Algunas personas ven el árbol de Navidad como perteneciente a una simbología pagana que se ha “infiltrado” entre las costumbres cristianas. En realidad se trata de un error. Es verdad que ha venido de fuera. Nace, sí, a partir de unas celebraciones paganas, pero hace muchos siglos que fueron cristianizadas por los Evangelizadores.

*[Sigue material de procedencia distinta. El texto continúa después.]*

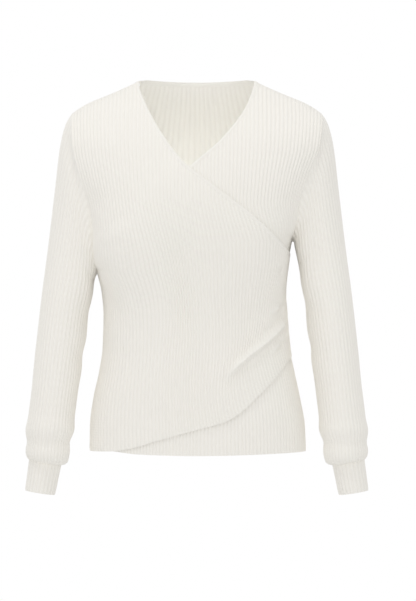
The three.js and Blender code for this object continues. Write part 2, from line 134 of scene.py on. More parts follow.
# The bands
BAND_WIDTH = 5.0
BACK_BAND_WIDTH = 8.0
BAND_STEPS = 260
BAND_SHARES = (0.0, 0.04, 0.16, 0.34, 0.5, 0.66, 0.84, 0.96, 1.0)  # points across a band
BAND_POWER = 4  # of its section's oval
BAND_RAISED = 0.45
BAND_RIPPLE = 0.12
BAND_OVER = 0.15
BAND_UNDER = 0.3
BAND_OVERLAP = 1.5  # how far the cloth reaches under its band

# Height, half width on the wearer's right and left, depth of the front and back from the side seam
SECTIONS = np.array(
    [
        (-586, 165.5, 170, 93, 90),
        (-540, 164.8, 168, 94, 92),
        (-495, 159, 160, 95, 91),
        (-457, 150.6, 152, 95, 88),
        (-419, 145, 144.3, 94, 85),
        (-370, 143.5, 140, 96, 84),
        (-330, 146.5, 137.4, 102, 87),
        (-308, 151.5, 139, 106, 89.5),
        (-287, 157.5, 141.8, 110, 92),
        (-268, 160, 144.5, 114.5, 95.5),
        (-247, 161.3, 149, 118, 98),
        (-230, 161.5, 153, 121, 100),
        (-192, 168.5, 160, 123, 103),
        (-151, 181, 173, 114, 102),
        (-104, 192, 190, 96, 96),
        (-51, 195, 195, 74, 82),
        (0, 195, 195, 52, 62),
    ]
)

# The pieces' edges as seen from the front, x and height
WRAP_EDGE = [
    (-91, 0), (-86, -22), (-62, -72), (-24, -126), (19, -162), (79, -207), (119, -243), (147, -273),
]
UNDER_EDGE = [(-152, -285), (-80, -205), (-10, -137), (35, -98), (70, -54), (84, -24), (91, 0)]
WRAP_HEM = [
    (-175, -580), (-130, -578), (-94, -571.5), (-71, -564), (-45, -556.5), (-10, -546.5),
    (26, -537), (43, -532), (58, -524), (76, -510), (94, -492.5), (116, -470), (150, -428),
]
UNDER_HEM = [(-175, -575), (-130, -578), (-92, -582), (0, -584), (175, -580)]
BACK_HEM = [(-175, -580), (0, -582), (175, -580)]

# Height, how far the armhole's edge is from the side plane, and how far round towards the side the
# section reaches: the lower part of the wearer's right and left armhole, and the upper part of both
LOWER_ARMHOLE = {
    -1: [
        (-315, 0, 1), (-297, 0, 1), (-288, 34, 0.97), (-270, 45, 0.95), (-240, 52, 0.92),
        (-192, 57, 0.9),
    ],
    1: [
        (-270, 0, 1), (-250, 0, 1), (-242, 32, 0.97), (-230, 45, 0.94), (-215, 52, 0.92),
        (-192, 57, 0.9),
    ],
}
UPPER_ARMHOLE = [(-151, 60, 0.88), (-104, 55, 0.88), (-51, 48, 0.88), (0, 40, 0.88)]

# Outer line, x and z, the inner line of the left sleeve and of the right one, x and z each, and
# half depth
SLEEVE_RINGS = [
    (205, -66, 153.5, -253, 156.5, -299, 57),
    (213.5, -100, 155, -262, 158, -303, 55.5),
    (221.5, -165, 158.5, -280, 160, -308, 54),
    (232, -250, 163.5, -308, 162.5, -320, 51),
    (244, -340, 170.5, -362, 168.6, -362, 50),
    (265.5, -540, 194, -551, 194.6, -551, 47),
    (269, -575, 198, -586, 199, -586, 45),
    (266.5, -588, 202, -598, 202.5, -598, 41),
]
CUFF_RINGS = [
    (262, -594.5, 210.5, -603, 210.5, -603, 29),
    (269, -640.5, 221.5, -648, 221.5, -648, 28),
]
ARM_FORWARD = 0.05
ARMHOLE_CLEARANCE = 0.5
SHOULDER_CLEARANCE = 0.15
OVAL_STEPS = 72
CUFF_TUCK = 2.0
CUFF_INSIDE = 6.0  # how far a cuff reaches up into its sleeve
PRESSED_BODY = 2.5  # how much fuller than round the body and the sleeve are where they touch
PRESSED_SLEEVE = 1.5
PRESSED_FROM = (-345, -290)  # the heights over which that sets in and dies away
PRESSED_TO = (-235, -190)
SLEEVE_PRESSED_FROM = (-370, -290)
CONTACT = 3.4  # between the middles of two walls whose ribs touch
CONTACT_RUN = 14.0  # how far below the underarm they are that far apart


def smooth(value, low, high):
    t = np.clip((value - low) / (high - low), 0, 1)
    return t * t * (3 - 2 * t)


def through(at, value):
    """A smooth line through points, which doesn't swing past them, held level beyond its ends."""
    at, value = np.asarray(at, float), np.asarray(value, float)
    width = np.diff(at).reshape((-1,) + (1,) * (value.ndim - 1))
    slope = np.diff(value, axis=0) / width
    before, after = slope[:-1], slope[1:]
    agree = before * after > 0
    inner = np.where(agree, 2 * before * after / np.where(agree, before + after, 1), 0)
    tangent = np.concatenate([slope[:1], inner, slope[-1:]])

    def line(x):
        x = np.asarray(x, float)
        i = np.clip(np.searchsorted(at, x, "right") - 1, 0, len(at) - 2)
        gap = (at[i + 1] - at[i]).reshape(x.shape + (1,) * (value.ndim - 1))
        t = np.clip((x - at[i]).reshape(gap.shape) / gap, 0, 1)
        rise = t * t * (3 - 2 * t)
        bend = gap * t * (1 - t) * ((1 - t) * tangent[i] - t * tangent[i + 1])
        return value[i] * (1 - rise) + value[i + 1] * rise + bend

    return line


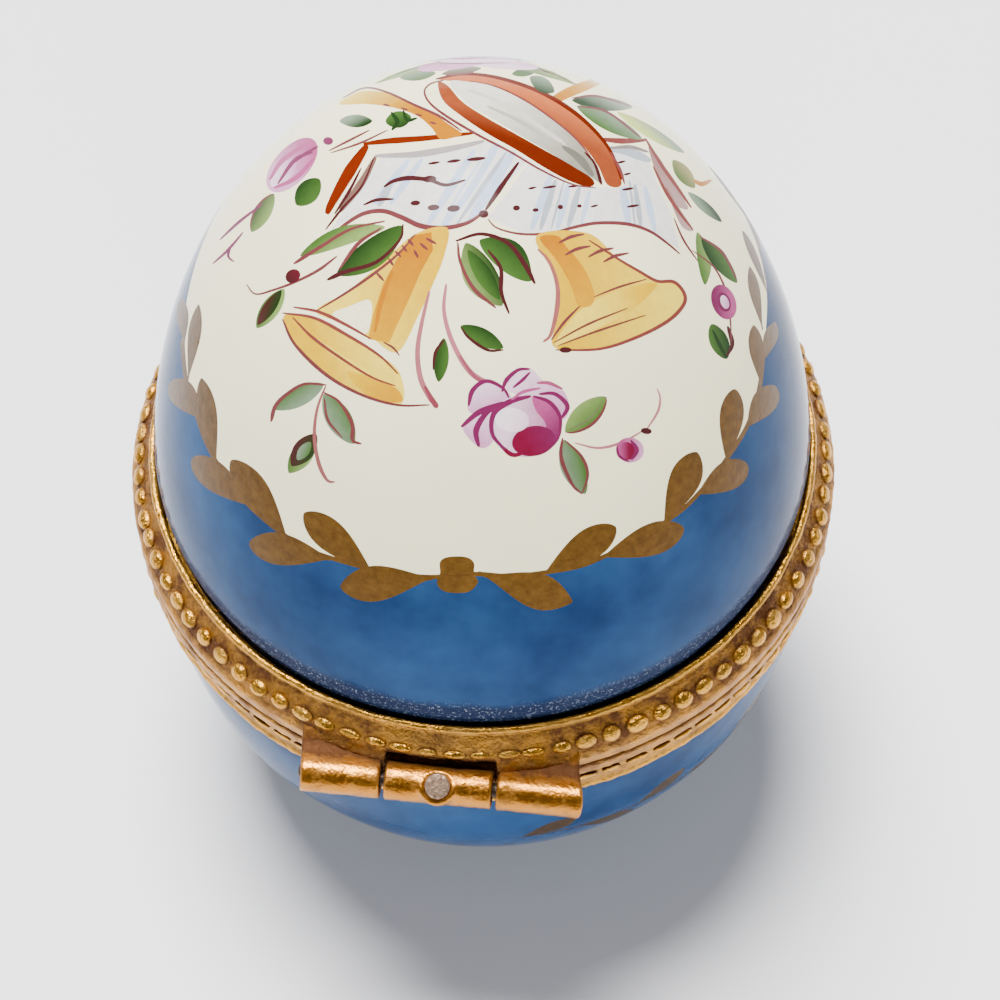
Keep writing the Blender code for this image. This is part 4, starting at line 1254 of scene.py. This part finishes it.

Los antiguos germanos tenían la creencia de que el mundo y todas las estrellas que se pueden contemplar en los cielos estaban como colgados de las ramas de un árbol gigantesco que sería el Dios Odín. A ese Dios le rendían culto en el día del solsticio de invierno, muy cercano a la celebración cristiana de la Navidad, momento en que los días que hasta este momento han sido cada vez más cortos, empiezan de nuevo a crecer, y parece que la vida se renueva. La celebración festiva consistía en adornar un roble con antorchas que representaban a los astros del cielo mientras bailaban y cantaban a su alrededor.
San Bonifacio, evangelizador de Alemania e Inglaterra, aprovechó aquella manera de celebrar y, con gran sabiduría catequética, la transformó en celebración cristiana. No se trataba de destruir, sino de reconducir, de llevar a plenitud de sentido. Cortó el roble de las celebraciones y plantó en su lugar un abeto, árbol de hoja siempre verde, símbolo del amor perenne de Dios y lo adornó con manzanas y velas, dándole así un simbolismo cristiano: las manzanas representaban las tentaciones, el pecado original y los pecados de los hombres; las velas representaban a Cristo, la luz del mundo y la gracia que reciben los hombres que aceptan a Jesús como Salvador.
Como se puede ver también el árbol de Navidad está cargado de sentido, que junto al nacimiento, tan propio de nuestras tierras, y a los villancicos, dan a nuestras casas y ciudades ese “ambiente de Navidad” tan propio de estos días.